An Idea Because They Ate It
September 15 – October 20, 2018
A woodland princess, a Pumpkin-headed spirit guide, a gargantuan creature drafted only in its contours,licking unseen wounds, a pale pink perspex shoe, possibly one lost by the princess, a chlorophyll canopy, a colour study: Joshua Nathanson’s paintings unfold with the keen interest of an enfant terrible who could care less for binding logic or “closure” as long as the action knocks you out enough to forget about the modernist infinite up there in T.J. Clarks’s top towers. His paintings crash-land into a place not unlike the Deadly Poppy Field from The Wizard of Oz, into which Dorothy falls half-dead just a hop and a skip away from Emerald City. Whatever pleasures of the poppy field we are denied in Dorothy’s awakening are here distilled post hoc; the paintings stay defiantly asleep in the poppies. If this sounds like I’m inviting death to the door dressed in the modern pathos of dreams and desire, think again: what’s at stake in the sleep/dream state is a refusal to stick to “received” or “accepted” common sense. What this means in terms of Painting, capital P—who knows. Too outrageous to claim that what’s happening in these works is an arrest of capital’s productive imperatives (because let’s face it, naps from the free market are as imaginary as fairies themselves) or that a wondrous painting’s liquid value could melt away the wicked West’s obsessions with productivity.

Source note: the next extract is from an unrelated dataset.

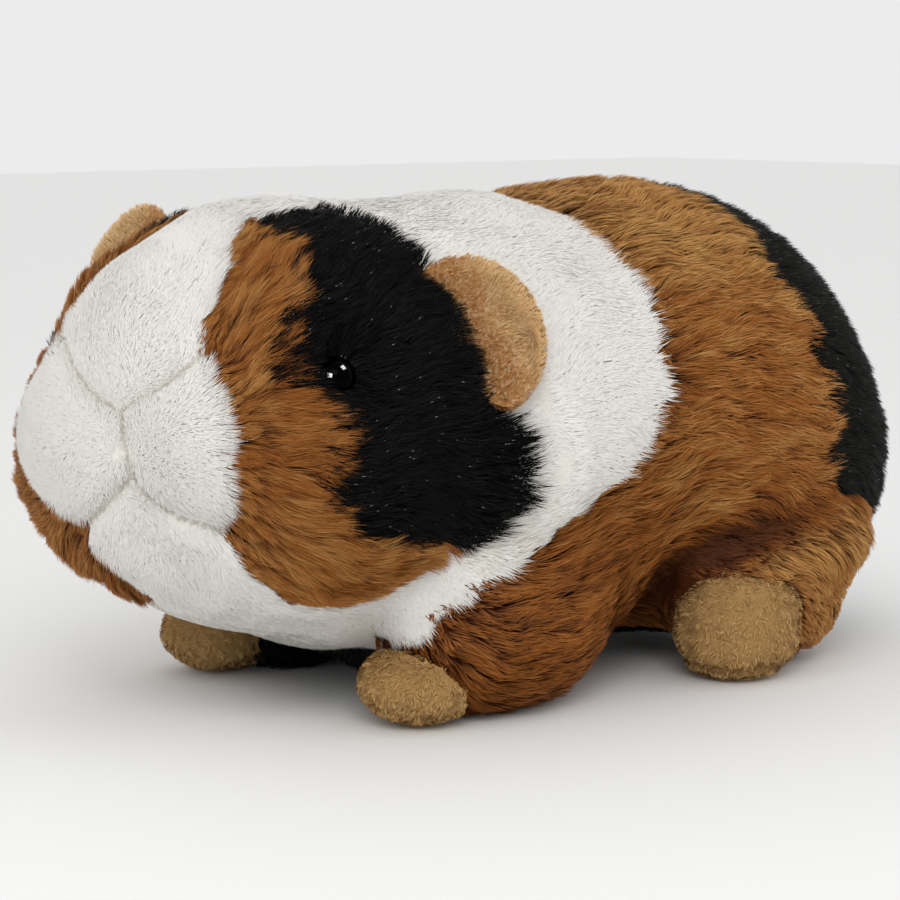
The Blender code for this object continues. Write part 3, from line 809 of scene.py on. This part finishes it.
def velboa_pile(name, cloth, stuff, lie, lit_share, per_mm2, seed, stray=0.8, length=1.6):
    """The very short pile of a velboa piece, lying loosely towards lie, and crimped by stray."""
    roots = scattered(cloth, lambda places, up: np.full(len(places), per_mm2), seed, {"open": lit_share})
    turn = np.stack([waves(roots["at"], 3.0, seed + axis) for axis in range(3)], 1)
    way = unit(np.broadcast_to(lie, roots["up"].shape) + stray * turn + 0.001)
    way = unit(way - roots["up"] * (way * roots["up"]).sum(1, keepdims=True))
    kind = Pile(name, "tan_velboa", stuff, 1.0, VELBOA_WIDTH, ((0.9, 0.35, 0.1),), 0.35, SHORT, per_mm2)
    pile = fibres(kind, name, roots, way, length, VELBOA_HEIGHT, VELBOA_WIDTH, seed)
    set_lit_share(pile.data, np.repeat(roots["open"], 2 * len(SHORT) + 2))


def fore_paw(name, side):
    """A fore paw and its surface: its solid rounded off, a little fuller and further out, and flatter."""
    paw = bagged(f"fore_paw_{name}_velboa", [f"fore_paw_{name}"], grain=0.9)
    points = eased(points_of(paw.data), edges_of(paw.data), 8)
    middle = points.mean(0) * (1, 1, 0)
    return paw, middle + (points - middle) * (1.06, 1.06, 0.88) + (1.0 * side, 0.8, 0)


def hind_paw(name, side):
    """A hind paw and its surface: a whole round stub, set into the dent in the thigh."""
    ball = bmesh.new()
    bmesh.ops.create_icosphere(ball, subdivisions=5, radius=1.0)
    data = bpy.data.meshes.new(f"hind_paw_{name}_velboa")
    ball.to_mesh(data)
    ball.free()
    data.shade_smooth()
    places = points_of(data) * MM
    points = HIND_PAW_MIDDLE * (side, 1, 1) + places / boxy(places)[:, None] * HIND_PAW_SIZE
    return link(bpy.data.objects.new(data.name, data)), points


for part, form, seam, per_mm2 in (("fore_paw", fore_paw, None, 7.0), ("hind_paw", hind_paw, SOLE_SEAM, 4.6)):
    for name, side in SIDES:
        paw, points = form(name, side)
        set_points(paw.data, points)
        normals = normals_of(paw.data)
        fold = np.zeros(len(points))
        if seam:
            fold = np.exp(-(((points[:, 2] - seam + 1.2 * waves(points, 30, 5)) / SEAM_WIDTH) ** 2))
        sink = VELBOA_DEPTH - 0.3 * waves(points, 9, 60 + side) + SEAM_DEPTH * fold
        points = points - normals * sink[:, None]
        points[:, 2] = np.maximum(points[:, 2], PAW_LOWEST)
        set_points(paw.data, points)
        unwrapped(paw)
        paw.data.materials.append(PAW_VELBOA)
        # Painted shade: the lit share falls to 0 in the sole seam's fold.
        set_lit_share(paw.data, 1 - fold)
        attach(paw, "root")
        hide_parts(f"{part}_{name}")
        velboa_pile(f"{part}_{name}_pile", paw, PAW_VELBOA, (0, -0.3, -0.6), 1 - fold, per_mm2, 300 + side)

# ---------------------------------------------------------------------------------------------------------
# Ears
# Each ear is a round double flap of the same velboa, turned and cupped, with its lower edge sewn into the
# side of the head under the pile.
# ---------------------------------------------------------------------------------------------------------

# In the head's frame: the left ear's middle, the way its seam runs and the way it stands out. Half its width and
# height, its thickness, how deeply it is cupped, and the height of the ridges of its gathered seam.
EAR_CENTRE, RIGHT_EAR_SHIFT = np.array((46.1, 8.0, 18.9)), np.array((0.3, -3.0, 1.4))
EAR_SEAM, EAR_OUT = np.array((0.63, 0.0, -0.78)), np.array((0.69, 0.46, 0.56))
EAR_WIDE, EAR_TALL, EAR_THICKNESS, EAR_CUP, EAR_RIDGE = 17.4, 14.4, 4.2, 3.6, 0.28
EAR_TUCK = np.array((3.0, 0.0, 0.0))  # how far the sewn edge goes into the head
# The same tan velboa with a paler rim, and painted shade: darker and redder in the hollow, towards the sewn edge.
EAR_VELBOA = velboa("tan_ear_velboa", "#b0753a", "#e4c088", "#eacca0")


def ball_mesh(name, around, down):
    """A smooth ball, 1 m in radius, built ring by ring, so that its faces keep the same order on every run."""
    turns, falls = np.arange(around) * math.tau / around, np.arange(1, down) * math.pi / down
    rings = [(math.cos(turn) * math.sin(fall), math.sin(turn) * math.sin(fall), math.cos(fall))
             for fall in falls for turn in turns]
    last, faces = len(rings) + 1, []
    for step in range(around):
        after = (step + 1) % around
        faces.append((0, 1 + step, 1 + after))
        for ring in range(1, last - around, around):
            faces.append((ring + step, ring + around + step, ring + around + after, ring + after))
        faces.append((last, last - around + after, last - around + step))
    data = bpy.data.meshes.new(name)
    data.from_pydata([(0, 0, 1), *rings, (0, 0, -1)], [], faces)
    data.shade_smooth()
    return data


for name, side in SIDES:
    data = ball_mesh(f"ear_{name}_velboa", 72, 40)
    ball = points_of(data) * MM
    rim = np.minimum(1, np.hypot(ball[:, 0], ball[:, 1]))
    seam = unit(EAR_SEAM)
    out = unit(EAR_OUT - seam * (seam @ EAR_OUT))
    hollow = np.cross(seam, out)
    swell = np.sign(ball[:, 2]) * np.abs(ball[:, 2]) ** 0.85 * EAR_THICKNESS / 2
    round_ear = np.arctan2(ball[:, 1] + 0.3, ball[:, 0])
    gathers = np.sin(26 * round_ear + 2 * waves(ball * 16, 12, 72))
    ridges = EAR_RIDGE * gathers * ramp(rim, 0.35, 0.7) * ramp(rim, 1.0, 0.9)
    thick = swell + EAR_CUP * (rim**2 - 0.5) + 0.5 * waves(ball * 16, 14, 71) + ridges
    # The half towards the head is gathered to a straight edge and tucked in under the pile.
    gathered = np.where(ball[:, 1] > 0, ball[:, 1], 0.28 * ball[:, 1])
    local = ball[:, :1] * EAR_WIDE * seam + gathered[:, None] * EAR_TALL * out + thick[:, None] * hollow
    local -= ramp(ball[:, 1], 0.0, -0.6)[:, None] * EAR_TUCK
    mirror = np.array((side, 1, 1))
    shift = RIGHT_EAR_SHIFT * (side < 0)
    set_points(data, from_head((EAR_CENTRE + local) * mirror + shift))
    # Painted shade: on the hollow face the lit share falls towards the sewn edge; the back of the flap stays fully
    # lit.
    lit_share = np.maximum(ramp(ball[:, 1] + 0.15 * waves(ball * 16, 8, 73), 0.15, 0.75), ball[:, 2] < -0.1)
    if side < 0:
        data.flip_normals()
    ear = link(bpy.data.objects.new(data.name, data))
    unwrapped(ear)
    data.materials.append(EAR_VELBOA)
    set_lit_share(data, lit_share)
    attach(ear, "root")
    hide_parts(f"ear_{name}")
    lie = HEAD_TURN @ (out * mirror)
    velboa_pile(f"ear_{name}_pile", ear, EAR_VELBOA, lie, lit_share, 10.5, 400 + side, stray=0.35, length=2.1)

# ---------------------------------------------------------------------------------------------------------
# Eyes
# Black moulded plastic beads with a shank through the backing. They sit deep, so the pile half covers them.
# ---------------------------------------------------------------------------------------------------------

EYE_SINK = 1.8  # how far the bead sits in from its place on the solid
# Moulded polystyrene bead: black all through, with a high polish that shows the lights as small points.
bead, tree, shader = material("polished_black_polystyrene")
shader.inputs["Base Color"].default_value = (*linear("#000000"), 1)
shader.inputs["Roughness"].default_value = 0.06
shader.inputs["Specular IOR Level"].default_value = 0.02

eye_beads = bpy.data.collections.new("eye_beads")
for name, side in SIDES:
    low, high = (np.array(corner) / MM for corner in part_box(f"eye_{name}"))
    data = ball_mesh(f"eye_{name}_bead", 48, 32)
    middle = eyes[name] - EYE_SINK * EYE_AXES[name]
    set_points(data, middle + points_of(data) * MM * (high - low).max() / 2)
    data.materials.append(bead)
    eye = link(bpy.data.objects.new(data.name, data))
    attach(eye, "root")
    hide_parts(f"eye_{name}")
    eye_beads.objects.link(eye)

# ---------------------------------------------------------------------------------------------------------
# Table, lights and camera
# A pale laminate table under an even white sky, with one softbox in front of the toy and to its left.
# ---------------------------------------------------------------------------------------------------------

# White laminate: a dull, very pale table top.
board, tree, shader = material("white_laminate")
shader.inputs["Base Color"].default_value = (*linear("#f4f4f3"), 1)
shader.inputs["Roughness"].default_value = 0.8
bpy.ops.mesh.primitive_plane_add(size=6, location=(0, 0, 0))
table = bpy.context.active_object
table.name = "table"
table.data.materials.append(board)

world = bpy.data.worlds.new("studio")
bpy.context.scene.world = world
world.use_nodes = True
world.node_tree.nodes["Background"].inputs["Color"].default_value = (1, 1, 1, 1)
world.node_tree.nodes["Background"].inputs["Strength"].default_value = 0.84

TARGET = Vector((0.0005, -0.0022, 0.055))  # m


def towards(azimuth, elevation):
    """The way from the toy to a place round it, in degrees from its nose, its left positive, and up."""
    turn, rise = math.radians(azimuth), math.radians(elevation)
    return Vector((math.sin(turn) * math.cos(rise), -math.cos(turn) * math.cos(rise), math.sin(rise)))


def placed(thing, way, distance):
    """Puts a lamp or camera distance m from the toy, looking at it."""
    thing.location = TARGET + way * distance
    thing.rotation_euler = (-way).to_track_quat("-Z", "Y").to_euler()
    return thing


def softbox(name, azimuth, elevation, size, watts, distance=0.9):
    """A rectangular soft light of size (width, height) in m that looks at the toy."""
    data = bpy.data.lights.new(name, "AREA")
    data.shape = "RECTANGLE"
    data.size, data.size_y = size
    data.energy = watts
    return placed(link(bpy.data.objects.new(name, data)), towards(azimuth, elevation), distance)


softbox("key_softbox", 50, 34, (0.45, 0.45), 2.3)
# Two lights shine on the eyes alone, so that each bead carries a bright and a dimmer glint.
softbox("bright_eye_light", 24, 19, (0.50, 0.30), 330.0).light_linking.receiver_collection = eye_beads
softbox("dim_eye_light", 124, 50, (0.34, 0.30), 108.0).light_linking.receiver_collection = eye_beads

lens = bpy.data.cameras.new("camera")
lens.sensor_width, lens.lens = 36, 111.68  # mm
lens.shift_x, lens.shift_y = -20.5 / 900, -15 / 900  # shares of the picture's width
camera = placed(link(bpy.data.objects.new("camera", lens)), towards(49.3, 7.3), 0.65)
bpy.context.scene.camera = camera
bpy.context.scene.view_settings.view_transform = "Standard"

Instead, relish in an image that acquiesces to the causal magic of “signs” or “signifiers,” and in doing so, rejects its fate as representation so as to embrace an even more defiant mode of discourse: fantasy.
In following the medium’s projective valence to a brightly coloured end, Nathanson’s idea-being-ate experiments with just how displaced a painting can still make you feel. Shifting to oil paints and sticks, these dislocations have to do with the weight and substance of paint—like the way a colour can weigh you down or dazzle your eyes, feel featherweight or flighty. Palettes consist of what appears almost too real. Colours that exhaust both in brightness and immediacy. Distended and floating forms. Just contours of characters, or their vapours, or something. A background caught in the act of metamorphosis. The acid blur of impressions. Tripping on formal reason, the paintings knock you out cold and carry you nowhere. And not just an ordinary “nowhere,” unlike the nowhere of Los Angeles, or hotel rooms, or paratactic summers spent in the countryside. Nathanson’s nowhere is in cahoots with the surreal realism of Dorothy’s Oz—an anarchic space for the “self” to hash out twinning inner narratives, like the fantasy of an emerald end-game against sleep’s seductive strength, or dreams versus verismo, or trippy meaningmaking to that increasingly iffy notion, “truth.”
Sabrina Tarasoff is a Finnish Writer Based in LA.
Joshua Nathanson (b. 1976, Washington, D.C., lives and works in Los Angeles, CA) received his BFA from the School of Visual Arts, New York, NY and his MFA from Art Center College of Design, Pasadena, CA. He has held solo exhibitions at the Yuz Museum, Shanghai, China; Downs and Ross, New York, NY; Luce Gallery, Turin, Italy; Kaikai Kiki Gallery, Tokyo, Japan and at Various Small Fires, Los Angeles, CA.
His work has also been included in exhibitions at the Museum of Contemporary Art, Chicago, IL; Whitechapel Gallery, London, UK; Yokohama Museum, Yokohama, Japan; ARNDT, Singapore; and 356 S. Mission, Los Angeles, CA.